* _TASK OBJECTIVE_
Copy each line that has the string "materials" somewhere in it.

* _INFORMATION PROVIDED_

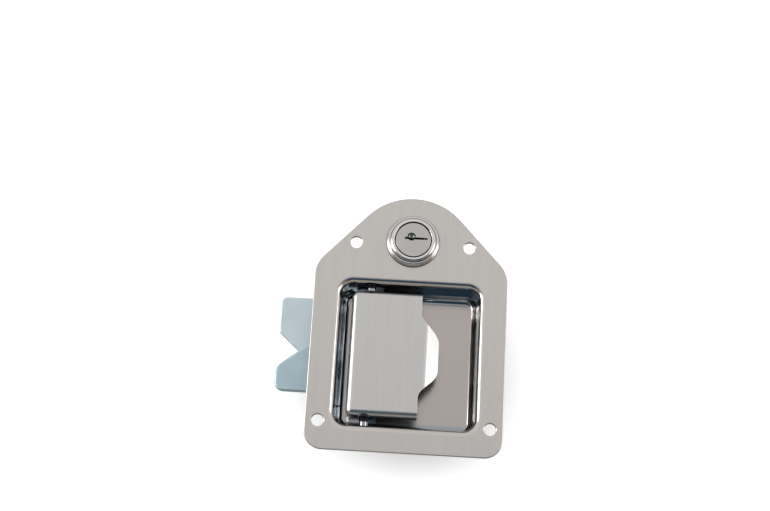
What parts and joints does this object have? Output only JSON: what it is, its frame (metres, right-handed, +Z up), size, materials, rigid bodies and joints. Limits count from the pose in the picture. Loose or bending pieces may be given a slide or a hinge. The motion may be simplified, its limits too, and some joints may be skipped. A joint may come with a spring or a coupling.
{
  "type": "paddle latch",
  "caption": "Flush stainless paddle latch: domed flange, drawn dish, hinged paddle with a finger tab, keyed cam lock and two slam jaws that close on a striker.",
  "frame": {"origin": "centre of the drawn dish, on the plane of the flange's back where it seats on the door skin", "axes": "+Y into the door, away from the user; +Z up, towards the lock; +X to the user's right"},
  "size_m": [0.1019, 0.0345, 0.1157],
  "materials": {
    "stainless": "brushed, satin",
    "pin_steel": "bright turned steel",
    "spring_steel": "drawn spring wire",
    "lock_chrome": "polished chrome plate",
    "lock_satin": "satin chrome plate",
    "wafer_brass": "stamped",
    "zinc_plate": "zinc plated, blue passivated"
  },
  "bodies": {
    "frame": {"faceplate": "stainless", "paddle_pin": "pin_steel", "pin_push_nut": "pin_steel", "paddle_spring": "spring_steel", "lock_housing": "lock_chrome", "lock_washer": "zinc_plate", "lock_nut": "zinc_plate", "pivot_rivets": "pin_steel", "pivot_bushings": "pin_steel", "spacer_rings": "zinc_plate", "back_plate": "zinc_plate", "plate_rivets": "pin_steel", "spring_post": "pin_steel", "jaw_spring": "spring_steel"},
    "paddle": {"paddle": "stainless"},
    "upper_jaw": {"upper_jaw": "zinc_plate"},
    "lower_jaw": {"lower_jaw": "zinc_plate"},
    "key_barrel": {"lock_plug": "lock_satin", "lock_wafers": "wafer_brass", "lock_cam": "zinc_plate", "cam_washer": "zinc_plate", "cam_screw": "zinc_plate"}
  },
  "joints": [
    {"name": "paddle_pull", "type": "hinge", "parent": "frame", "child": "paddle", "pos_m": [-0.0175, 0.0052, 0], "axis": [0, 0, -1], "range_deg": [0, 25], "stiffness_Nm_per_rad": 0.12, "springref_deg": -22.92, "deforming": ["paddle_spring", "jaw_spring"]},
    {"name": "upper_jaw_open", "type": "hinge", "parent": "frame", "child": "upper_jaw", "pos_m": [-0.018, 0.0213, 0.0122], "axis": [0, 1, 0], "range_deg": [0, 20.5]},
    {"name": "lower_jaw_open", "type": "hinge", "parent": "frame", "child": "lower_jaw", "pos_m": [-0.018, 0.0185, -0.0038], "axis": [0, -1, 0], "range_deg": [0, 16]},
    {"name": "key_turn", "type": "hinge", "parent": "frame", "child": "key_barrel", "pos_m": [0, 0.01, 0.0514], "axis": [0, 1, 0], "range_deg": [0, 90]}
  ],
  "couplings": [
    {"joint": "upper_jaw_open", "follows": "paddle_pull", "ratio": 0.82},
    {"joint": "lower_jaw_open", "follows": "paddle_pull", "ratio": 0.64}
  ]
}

* _WORKED SOLUTION_
What parts and joints does this object have? Output only JSON: what it is, its frame (metres, right-handed, +Z up), size, materials, rigid bodies and joints. Limits count from the pose in the picture. Loose or bending pieces may be given a slide or a hinge. The motion may be simplified, its limits too, and some joints may be skipped. A joint may come with a spring or a coupling.
  "materials": {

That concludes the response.